No, I’m not selling the kids to the circus…yet. Actually, my wife is out of town, so I get the kids for the weekend. Aside from making it the usual “Dad weekend” with all the pizza and cake you can eat, I’ve been trying to think of some ways to share this whole “delivering value” lesson with them. Here are a few ideas I’ve come up with:

  1. Teach the children to cheat on their math homework using the Ruby interpreter
  2. Teach kids to play blackjack or 5 card stud
  3. Take kids to the horse races and show them how to place a bet
  4. Have them make my stock picks – if the numbers are up, they get desert

They are going to have a blast! I’m just getting started. It’s going to be  great weekend!

Of course what I’m doing is playing with the idea of value. Are there bad values? Is there value that we deliver that has a negative effect on our customers? How does that affect our ability to deliver?
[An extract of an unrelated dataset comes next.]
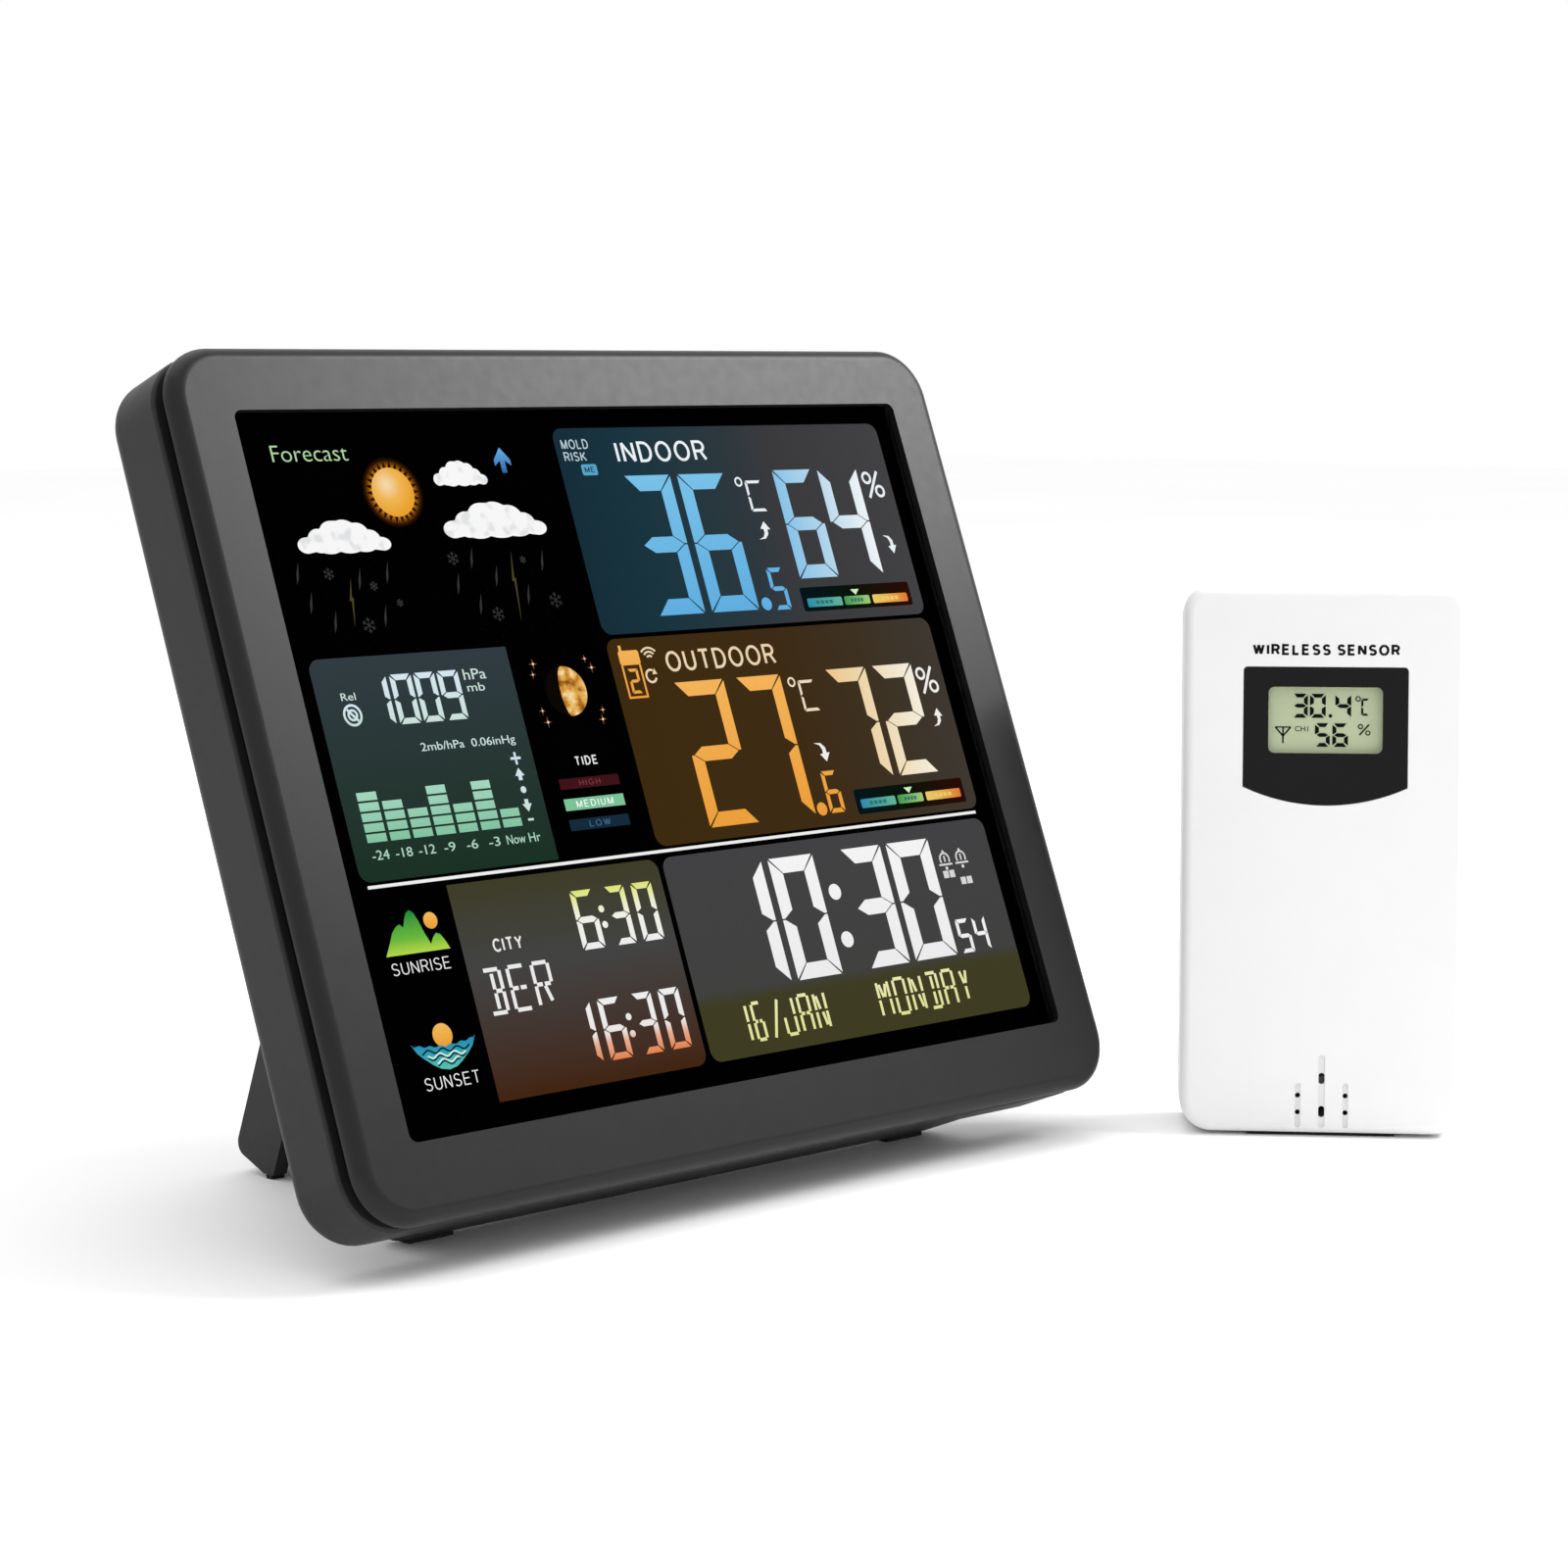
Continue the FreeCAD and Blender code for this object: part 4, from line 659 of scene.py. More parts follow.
def ray_to_ellipse(dx, dy, cx, cy, rx, ry):
    """How far along the ray (dx, dy) from the origin an ellipse's far side is, or 0 if it is missed."""
    a = (dx / rx) ** 2 + (dy / ry) ** 2
    b = -2 * (dx * cx / rx ** 2 + dy * cy / ry ** 2)
    c = (cx / rx) ** 2 + (cy / ry) ** 2 - 1
    inside = b * b - 4 * a * c
    return max(0.0, (-b + math.sqrt(inside)) / (2 * a)) if inside > 0 else 0.0


def snowflake(cx, cy, r):
    """Three crossed bars, each with a pair of twigs near its ends."""
    width = 0.16
    shapes = []
    for i in range(3):
        a = math.radians(60 * i + 30)
        dx, dy = r * math.cos(a), r * math.sin(a)
        shapes.append(stroke(cx - dx, cy - dy, cx + dx, cy + dy, width))
        for sign in (-1, 1):
            for turn in (-1, 1):
                b = a + turn * math.radians(55)
                px, py = cx + sign * dx * 0.6, cy + sign * dy * 0.6
                twig = sign * r * 0.32
                shapes.append(stroke(px, py, px + twig * math.cos(b), py + twig * math.sin(b), width))
    return shapes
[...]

Value Creation is a Dialog

April 25, 2012

Day two of trying to live the first principle of the 12 principles of the Agile Manifesto (“Our highest priority is to satisfy the customer through early and continuous delivery of valuable software.”). So far so good. I spent much of the day co-training a class. It was a unique training because we asked the attendees to pick the topics that were most valuable to them, prioritize them, then taught the material. Finally we finished up with periodic retrospectives throughout the day. It seemed fairly obvious that this was a great example of asking the customer what they value, delivering the value, then checking to see if they thought it was really useful. After an entire rather exhausting day of this, it occurs to me that continuously providing value is actually a dialog (or perhaps an ongoing experiment) that works like this

  1. Ask what value you can provide
  2. Attempt to provide that value
  3. Ask the customer if they got the expected value
  4. Adjust and repeat

I think that value cycle lies at the heart of a lot of Agile processes. You see this in the sprint reviews and retrospectives on projects. It really is the PDCA cycle all over again. But speaking for myself, I think I’m going to have to modify my approach this week. Here’s a sample:

  • Ask friend: How can I provide value
  • Friend: Buy me a beer
  • Beer provided
  • Ask friend: So, how’s that beer?
  • Friend: Excellent! Too warm! Too foamy! bitter, etc.

Value delivered.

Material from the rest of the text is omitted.